At La Mata thousands of the small ‘sail’ Velellas could be found dead, strewn along large stretches of the shoreline.
The jellyfish are easily recognisable by their colouration and size. Sails pose no danger to humans, in contrast the bite of Pelagia is painful and may require medical or hospital treatment, in severe cases.
David Payne, from Los Montesinos who has a boat in the area told the Leader: “There were quite large numbers out at sea that were dead in the water, and subsequently washed up along the shores.”
A million euros for jellyfish nets in the Mar Menor
Having identified a similar problem, Murcia’s Autonomous Community is erecting jellyfish nets along 43 kilometres of it’s coastline to safeguard the bathing areas at a total of 60 beaches and coves, thereby allowing more security and to enable their enjoyment by visitors. The nets will be installed thanks to an investment that exceeds 1.1 million euros.

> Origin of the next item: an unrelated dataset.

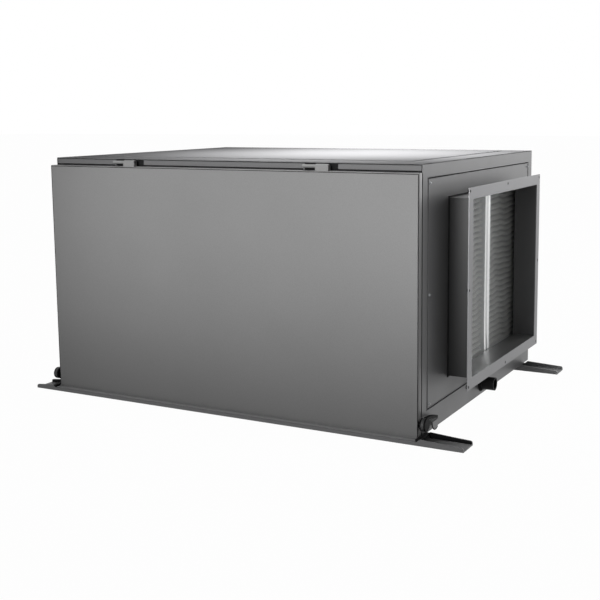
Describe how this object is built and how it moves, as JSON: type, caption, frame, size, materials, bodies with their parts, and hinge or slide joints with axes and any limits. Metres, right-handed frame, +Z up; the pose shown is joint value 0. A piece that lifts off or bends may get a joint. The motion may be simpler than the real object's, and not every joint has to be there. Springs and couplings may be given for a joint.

The venture, approved by the Governing Council, also provides for the maintenance of the nets and the installation of buoys and markings between bathing and navigation areas in the Mar Menor during the years 2021 and 2022.
The works consist of preparation, installation, maintenance, removal, cleaning and storage of the jellyfish nets and the marking of the bathing areas across the Mar Menor, also including the organization and coordination of the works, as well as the provision of all necessary material and equipment.
The panels will have a variable height of between 1.5 and 7 meters, leaving the deepest 50 centimetres of the net folded on the ground.
In addition to the non-native species entering the lagoon, after a period of slow population growth, recent reports have showed massive proliferations along much of the coastline, caused by the drop in salinity and the availability of nutrients.